(Structured object records)
┄┄┄┄┄┄

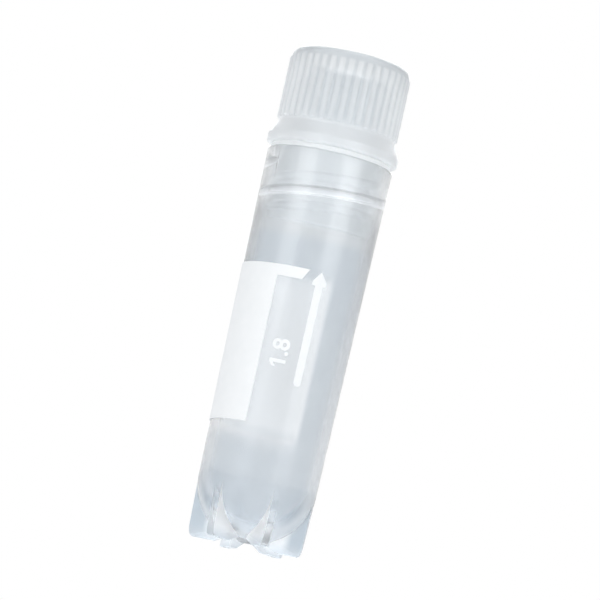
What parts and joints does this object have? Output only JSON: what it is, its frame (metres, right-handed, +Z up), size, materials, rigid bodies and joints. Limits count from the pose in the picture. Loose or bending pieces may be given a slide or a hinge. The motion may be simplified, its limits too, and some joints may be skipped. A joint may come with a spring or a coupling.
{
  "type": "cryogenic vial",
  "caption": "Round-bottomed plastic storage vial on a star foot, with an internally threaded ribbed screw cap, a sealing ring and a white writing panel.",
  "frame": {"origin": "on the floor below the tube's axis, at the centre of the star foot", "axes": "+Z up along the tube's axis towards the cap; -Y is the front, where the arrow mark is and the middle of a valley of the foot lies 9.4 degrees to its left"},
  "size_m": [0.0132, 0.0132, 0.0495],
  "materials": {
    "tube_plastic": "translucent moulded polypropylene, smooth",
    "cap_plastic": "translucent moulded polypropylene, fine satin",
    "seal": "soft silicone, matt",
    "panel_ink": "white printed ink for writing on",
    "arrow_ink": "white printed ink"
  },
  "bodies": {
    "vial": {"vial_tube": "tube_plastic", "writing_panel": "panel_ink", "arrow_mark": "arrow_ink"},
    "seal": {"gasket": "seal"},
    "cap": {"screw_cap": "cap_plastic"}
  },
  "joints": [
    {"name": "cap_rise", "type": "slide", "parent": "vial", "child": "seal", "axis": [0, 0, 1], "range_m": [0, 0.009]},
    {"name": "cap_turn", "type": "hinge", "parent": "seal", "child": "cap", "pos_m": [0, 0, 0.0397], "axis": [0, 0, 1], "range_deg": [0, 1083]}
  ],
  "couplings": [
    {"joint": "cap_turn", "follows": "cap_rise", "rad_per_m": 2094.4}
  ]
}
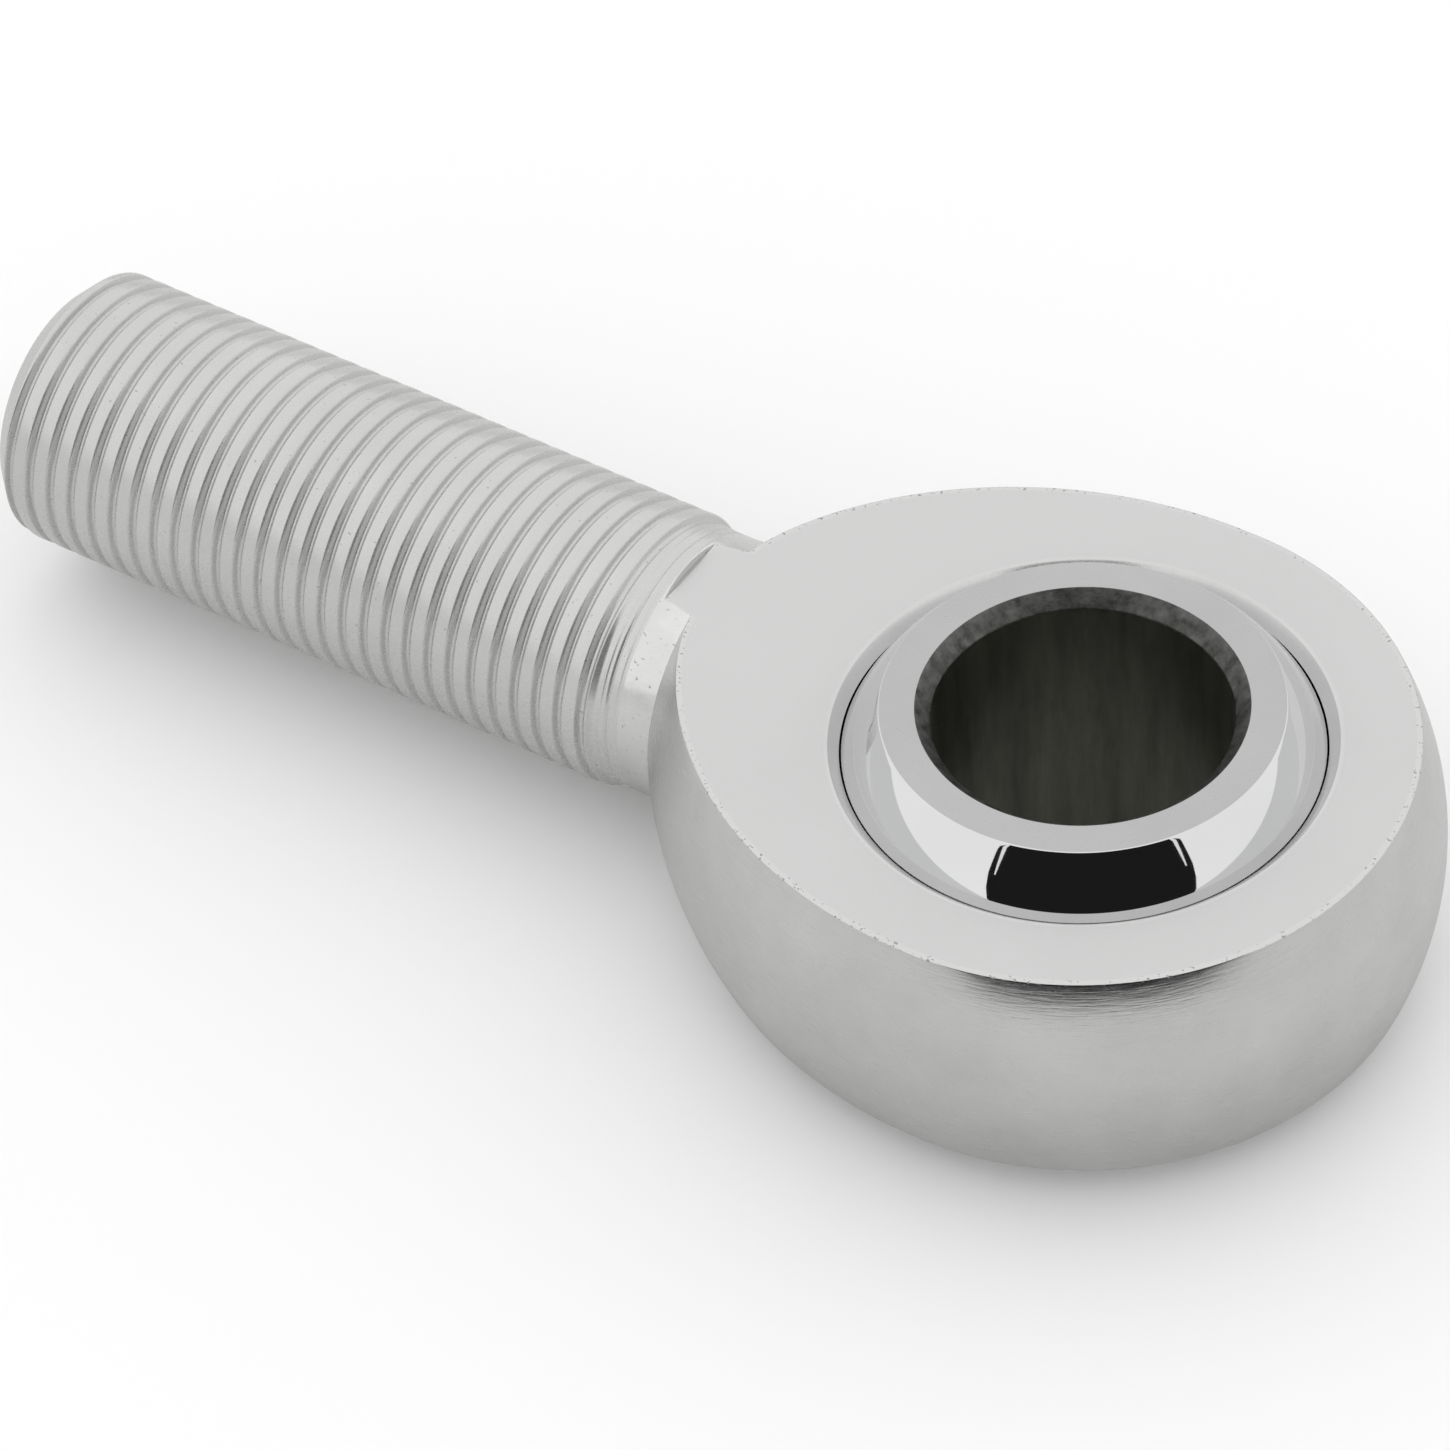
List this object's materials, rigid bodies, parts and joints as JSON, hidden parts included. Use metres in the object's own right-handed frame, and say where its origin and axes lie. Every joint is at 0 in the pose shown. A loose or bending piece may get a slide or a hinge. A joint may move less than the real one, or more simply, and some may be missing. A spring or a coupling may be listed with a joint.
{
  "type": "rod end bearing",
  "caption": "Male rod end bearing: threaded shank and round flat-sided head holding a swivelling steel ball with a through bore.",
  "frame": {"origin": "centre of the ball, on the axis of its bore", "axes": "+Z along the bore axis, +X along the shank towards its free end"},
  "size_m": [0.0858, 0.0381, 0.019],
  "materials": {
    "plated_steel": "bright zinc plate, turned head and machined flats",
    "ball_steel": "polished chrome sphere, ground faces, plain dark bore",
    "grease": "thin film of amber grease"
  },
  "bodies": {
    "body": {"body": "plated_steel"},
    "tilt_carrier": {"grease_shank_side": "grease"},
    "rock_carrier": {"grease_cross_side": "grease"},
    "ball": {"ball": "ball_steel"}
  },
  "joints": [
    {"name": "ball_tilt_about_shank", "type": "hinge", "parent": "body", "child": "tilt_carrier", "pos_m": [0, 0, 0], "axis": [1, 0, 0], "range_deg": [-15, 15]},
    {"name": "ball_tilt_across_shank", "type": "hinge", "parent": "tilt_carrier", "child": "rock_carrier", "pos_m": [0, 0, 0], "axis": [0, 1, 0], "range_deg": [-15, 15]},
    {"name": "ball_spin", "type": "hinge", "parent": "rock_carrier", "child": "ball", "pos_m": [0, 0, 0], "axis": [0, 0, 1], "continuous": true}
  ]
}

┄┄┄┄┄┄

» **Stated task**:
Repeat every record, keeping each word and mark exactly as it is.

» **Response for this exercise**:
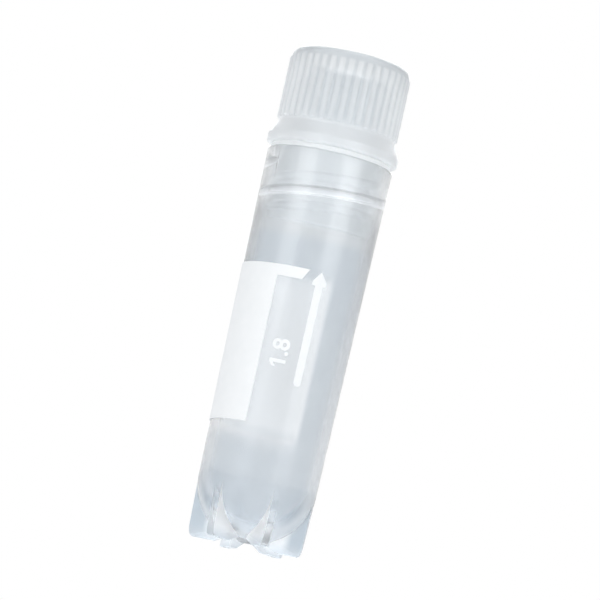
What parts and joints does this object have? Output only JSON: what it is, its frame (metres, right-handed, +Z up), size, materials, rigid bodies and joints. Limits count from the pose in the picture. Loose or bending pieces may be given a slide or a hinge. The motion may be simplified, its limits too, and some joints may be skipped. A joint may come with a spring or a coupling.
{
  "type": "cryogenic vial",
  "caption": "Round-bottomed plastic storage vial on a star foot, with an internally threaded ribbed screw cap, a sealing ring and a white writing panel.",
  "frame": {"origin": "on the floor below the tube's axis, at the centre of the star foot", "axes": "+Z up along the tube's axis towards the cap; -Y is the front, where the arrow mark is and the middle of a valley of the foot lies 9.4 degrees to its left"},
  "size_m": [0.0132, 0.0132, 0.0495],
  "materials": {
    "tube_plastic": "translucent moulded polypropylene, smooth",
    "cap_plastic": "translucent moulded polypropylene, fine satin",
    "seal": "soft silicone, matt",
    "panel_ink": "white printed ink for writing on",
    "arrow_ink": "white printed ink"
  },
  "bodies": {
    "vial": {"vial_tube": "tube_plastic", "writing_panel": "panel_ink", "arrow_mark": "arrow_ink"},
    "seal": {"gasket": "seal"},
    "cap": {"screw_cap": "cap_plastic"}
  },
  "joints": [
    {"name": "cap_rise", "type": "slide", "parent": "vial", "child": "seal", "axis": [0, 0, 1], "range_m": [0, 0.009]},
    {"name": "cap_turn", "type": "hinge", "parent": "seal", "child": "cap", "pos_m": [0, 0, 0.0397], "axis": [0, 0, 1], "range_deg": [0, 1083]}
  ],
  "couplings": [
    {"joint": "cap_turn", "follows": "cap_rise", "rad_per_m": 2094.4}
  ]
}
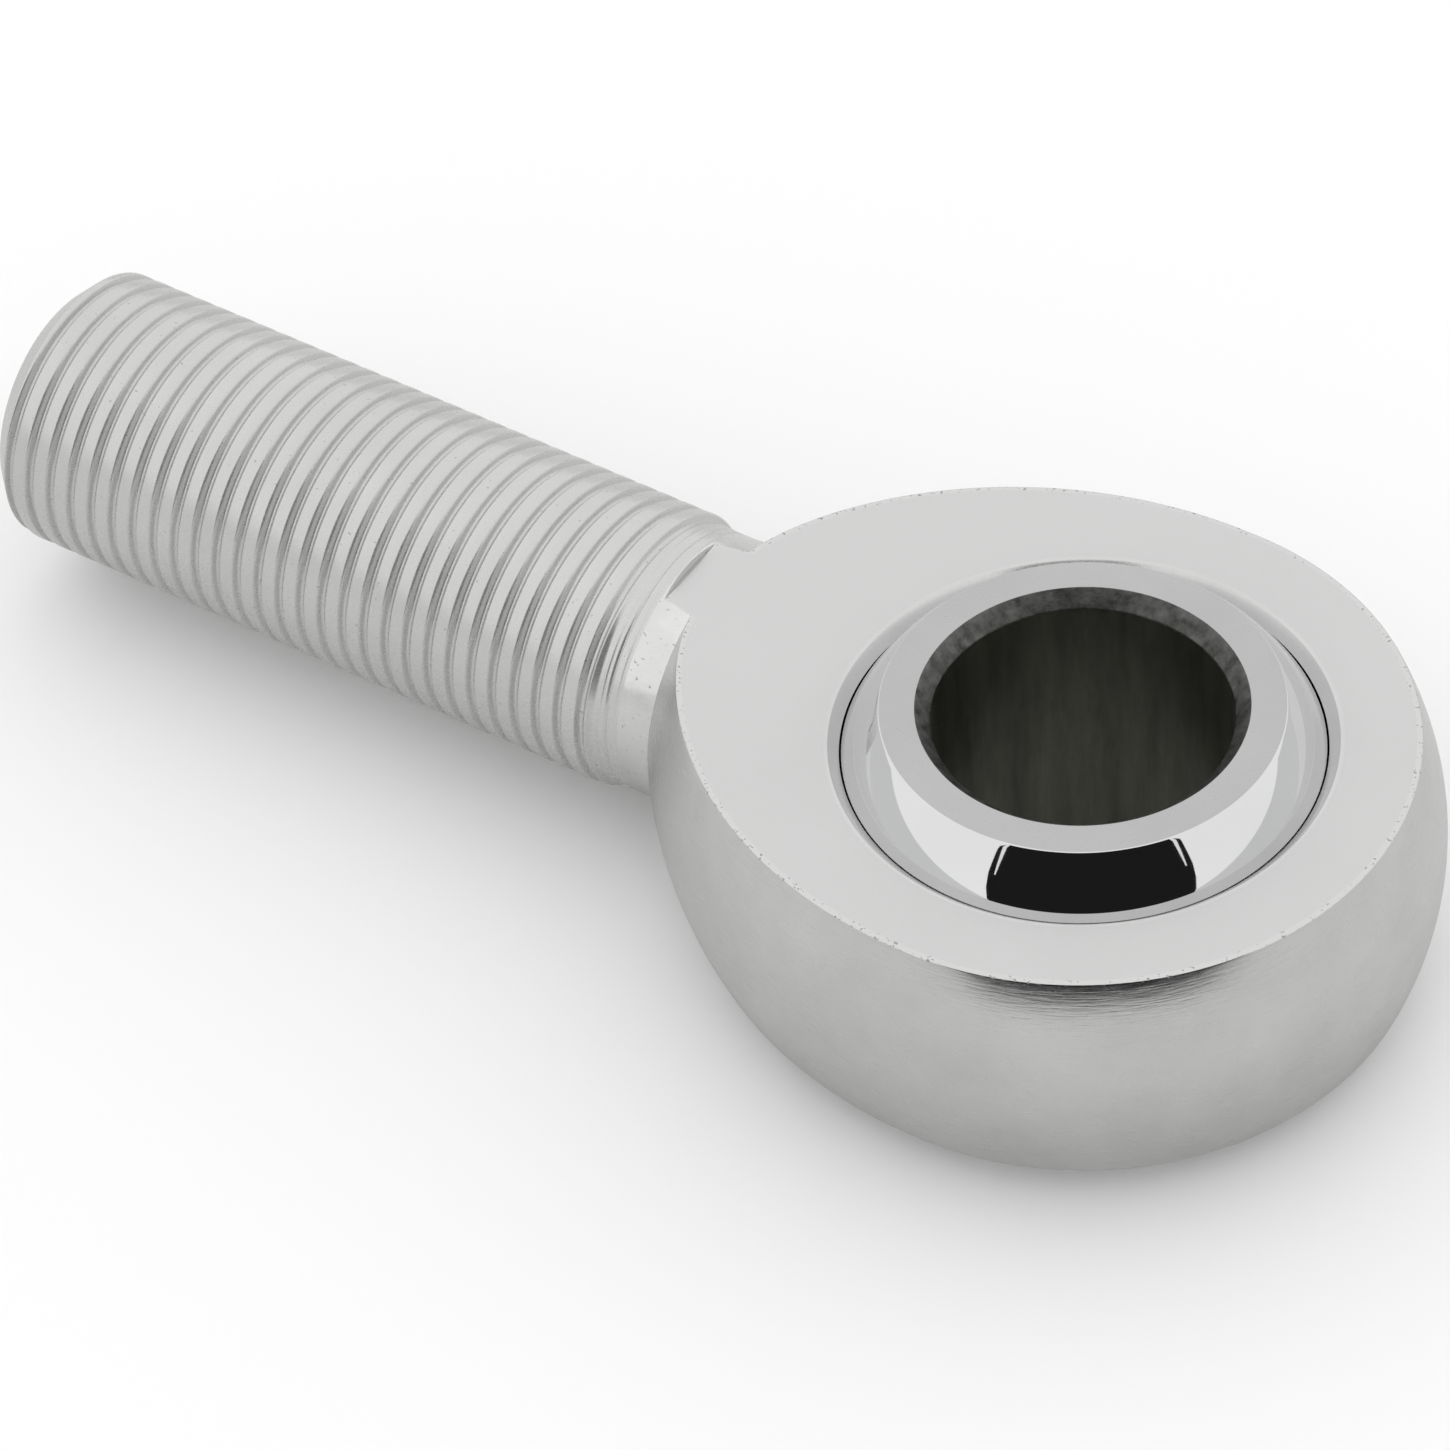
List this object's materials, rigid bodies, parts and joints as JSON, hidden parts included. Use metres in the object's own right-handed frame, and say where its origin and axes lie. Every joint is at 0 in the pose shown. A loose or bending piece may get a slide or a hinge. A joint may move less than the real one, or more simply, and some may be missing. A spring or a coupling may be listed with a joint.
{
  "type": "rod end bearing",
  "caption": "Male rod end bearing: threaded shank and round flat-sided head holding a swivelling steel ball with a through bore.",
  "frame": {"origin": "centre of the ball, on the axis of its bore", "axes": "+Z along the bore axis, +X along the shank towards its free end"},
  "size_m": [0.0858, 0.0381, 0.019],
  "materials": {
    "plated_steel": "bright zinc plate, turned head and machined flats",
    "ball_steel": "polished chrome sphere, ground faces, plain dark bore",
    "grease": "thin film of amber grease"
  },
  "bodies": {
    "body": {"body": "plated_steel"},
    "tilt_carrier": {"grease_shank_side": "grease"},
    "rock_carrier": {"grease_cross_side": "grease"},
    "ball": {"ball": "ball_steel"}
  },
  "joints": [
    {"name": "ball_tilt_about_shank", "type": "hinge", "parent": "body", "child": "tilt_carrier", "pos_m": [0, 0, 0], "axis": [1, 0, 0], "range_deg": [-15, 15]},
    {"name": "ball_tilt_across_shank", "type": "hinge", "parent": "tilt_carrier", "child": "rock_carrier", "pos_m": [0, 0, 0], "axis": [0, 1, 0], "range_deg": [-15, 15]},
    {"name": "ball_spin", "type": "hinge", "parent": "rock_carrier", "child": "ball", "pos_m": [0, 0, 0], "axis": [0, 0, 1], "continuous": true}
  ]
}